Devlet Bahçeli’nin bu konuda nasıl teşne olduğunu zaten herkes biliyor; bu hafta öğrendik ki AKP’li Cumhurbaşkanı Erdoğan da konuya sıcak bakıyor.
İkisi de düne kadar, “CHP iktidara gelirse, Apo’yla bile görüşüp pazarlık yapar” diyen isimler...
Şimdi o pazarlığı bizzat yönetiyorlar.
Ya CHP... Onlar ne diyor bu işe?
Bekliyorlar...
Özgür Özel üç gün önce çıktı, “AKP, ‘İmralı’ya gideceğiz’ demeden CHP niye desin?” dedi...

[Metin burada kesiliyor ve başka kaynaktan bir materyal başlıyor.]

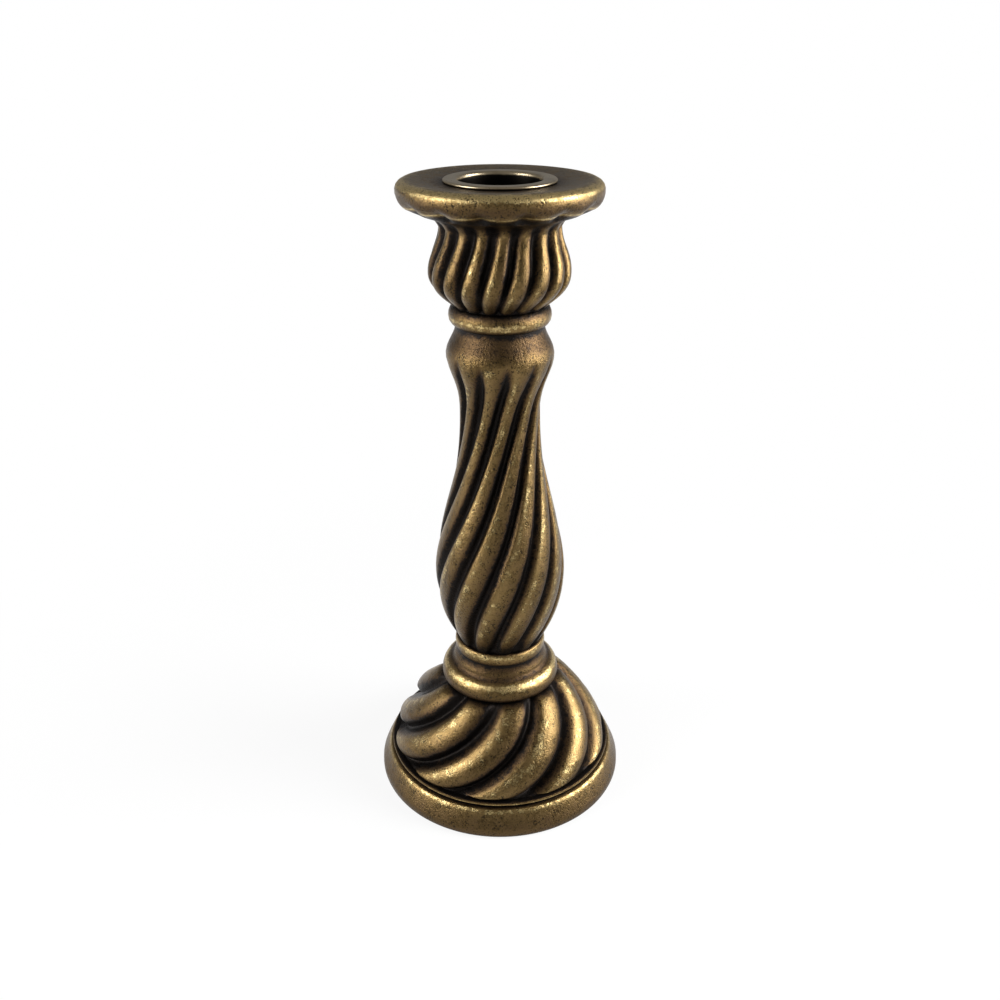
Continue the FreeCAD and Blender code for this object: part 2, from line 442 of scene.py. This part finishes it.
def make_foot():
    turning = Turning(
        "foot_casting", foot_points, foot_ribs, foot_rib_start, foot_crown_share, foot_skew
    )
    groove_radius = foot_fillet_radius - foot_fillet_depth
    rows = sharp_rows(
        (bottom_seat, rod_hole),
        (bottom_seat, bottom_pocket),
        (pad_high, bottom_pocket),
        (pad_high, pad_recess),
        (foot_low, pad_recess),
    )
    rows += plain_rows(foot_low, foot_rim_high, foot_radius, foot_fillet_radius, foot_rim_shares)
    rows += plain_rows(
        foot_rim_high, foot_dome_low, foot_fillet_radius, groove_radius, foot_fillet_shares
    )
    rows += ribbed_rows(
        foot_dome_low, collar_low, crowded(foot_steps, foot_crowding), foot_outline,
        foot_rib_shares, foot_rib_depth, foot_rib_turn, foot_shade_shares,
    )
    rows += recess_rows(collar_low)
    return turning.pull(rows)


# Collar
collar_ring_radius = radius_of("foot_collar")
collar_ring_height = 6.8 * MM
collar_ring_high = collar_low + collar_ring_height
collar_bead_height = 4.3 * MM
collar_bead_low = stem_low - collar_bead_height
collar_bead_radius = 15.0 * MM
collar_cove_radius = 14.3 * MM

# Ring, hollow and bead of the collar: place up, way inwards and dark paint; on the ring it is painted
# shade over the lower part and, below 0, a painted highlight over the upper part, and on the bead a
# painted highlight round its middle
collar_ring_shares = (
    (0.00, 0.45, 1.00),
    (0.05, 0.20, 0.80),
    (0.13, 0.06, 0.60),
    (0.26, 0.00, 0.42),
    (0.44, 0.01, 0.25),
    (0.60, 0.06, 0.05),
    (0.75, 0.16, -0.30),
    (0.88, 0.31, -0.35),
    (0.97, 0.48, 0.15),
    (1.02, 0.60, 0.60),
)
collar_cove_shares = (
    (0.10, 0.68, 0.60),
    (0.22, 0.76, 0.40),
    (0.40, 0.80, 0.25),
    (0.60, 0.90, 0.45),
    (0.80, 0.98, 0.70),
    (0.94, 1.00, 1.00),
    (1.00, 1.00, 1.00),
)
collar_bead_shares = (
    (0.00, 0.90, 1.00),
    (0.08, 0.45, 0.60),
    (0.22, 0.12, 0.20),
    (0.50, 0.00, -0.10),
    (0.75, 0.10, -0.30),
    (0.90, 0.45, -0.10),
    (0.99, 1.20, 0.60),
    (1.00, 2.40, 1.00),
)


def make_foot_collar():
    turning = Turning("collar_casting")
    rows = sharp_rows((collar_low, spigot_hole))
    for low, high, wide, table in (
        (collar_low, collar_ring_high, collar_ring_radius, collar_ring_shares),
        (collar_ring_high, collar_bead_low, collar_ring_radius, collar_cove_shares),
        (collar_bead_low, stem_low, collar_bead_radius, collar_bead_shares),
    ):
        rows += plain_rows(low, high, wide, collar_cove_radius, table)
    rows += sharp_rows((stem_low, spigot_hole))
    return turning.pull(rows)


# Edges where the stem and the cup stand on a ring are half rounded
base_crease = 0.5

# Stem
stem_base_radius = 14.0 * MM
stem_base_tuck = 1.5 * MM
stem_belly_radius = 20.9 * MM
stem_neck_radius = 12.2 * MM
stem_cap_radius = 16.0 * MM
stem_top_radius = 13.0 * MM
stem_ribs = 12
stem_points = 16 * stem_ribs
stem_rib_start = -39.2
stem_rib_depth = 2.2 * MM
stem_rib_turn = 108.4
stem_crown_share = 0.35
stem_skew = 0.9
stem_steps = 52
stem_crowding_share = 0.6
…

Tavır belirlemeyi, AKP’nin ne yapacağını gördükten sonraya bırakıyor.
Bu bile CHP’nin Ada’ya gidecek heyete üye vermeye sıcak baktığını ama ileride AKP’nin diline düşmemek için böyle bir taktik izlediğini gösteriyor.
★★★
Bana göre CHP bugünden tezi yok hemen geniş tabanlı bir anket yaptırıp bu konuyu seçmenlerine sormalı:
“Gidelim mi, kalalım mı?”
CHP tabanının bu soruya yüzde 80 çoğunlukla “Gitmeyelim” yanıtı vereceğinden adım gibi eminim.
Özgür Özel, bugün arkasına aldığı toplumsal destek rüzgarının sürmesini istiyorsa, AKP’nin ne yapacağını beklemektense, sadece seçmenine kulak vermeli!
Vahim bir iş kazası!
İstanbul Cumhuriyet Başsavcılığı dün sabahki “kuşluk vakti ziyareti”ni CHP’li ya da muhalif isimlere değil, futbol dünyasına ayırdı.
“Bahis Soruşturması” kapsamında 19 kişi gözaltına alındı... Bunlardan 16’sı faal hakem...
Biri Süper Lig’deki Eyüpspor’un Başkanı Murat Özkaya, diğeri Kasımpaşaspor’un eski Başkanı Fatih Saraç...
Bir de “manipülatif içerik paylaşan” U.E. isimli şahıs var listede...
Bu 19 kişiden sadece Fatih Saraç gözaltına alındıktan bir saat sonra serbest bırakıldı.
Neden?
Anlatayım:
Bu arkadaş Milli Gazete’nin eski yazarlarından...
Ayrıca Cüneyt Zapsu’yla birlikte A-101 ve BİM’in kuran isimler arasında...
Adını ilk kez 17-25 Aralık operasyonları sırasında duyduk...
O günlerde Haber Türk Medya’da etkin bir görevdeydi ve telefonla kendisini arayan kişi dönemin Başbakanı’ydı...
“Alo Fatih” diye başlayan konuşmada, ekrana gelen bir yayınla ilgili olarak bu arkadaşı azarlıyordu...
Bu kadar mı?
Değil... Alo Fatih’in babası Muhammed Emin Saraç , Erdoğan’ın İmam Hatip’ten hocası...
Kardeşi Yekta Saraç ise eski YÖK Başkanı...
Oğlu Muhammed Emin Saraç, AKP’de MKYK Üyesi...
Amcasının oğlu Zafer Bahadır Saraç, yine AKP’de Tanıtım ve Medya Başkanlığı’nda görevli...
★★★
Şimdi anladınız mı; apar topar serbest bırakılmasının nedenini?
Eminim “meydana gelen bu iş kazası” nedeniyle kendisinden özür bile dilenmiştir...
GÜNÜN SORUSU
Eski Başbakan Binali Yıldırım’ın oğlu Cinali, pardon Erkam Yıldırım geçenlerde yurt dışından dönüşünde İstanbul Havalimanı’nı karıştırmış... Timur Soykan’ın haberine göre, taşıdığı beş valizi aramak isteyen gümrük muhafaza memurlarına hakaret ederek, “Ben Binali Yıldırım’ın oğluyum, sen bana bu muameleyi nasıl yapıyorsun?” diye bağırmış...
Sorum kendisine:
“Tamam baban Binali Bey de... Sahi sen kimsin?”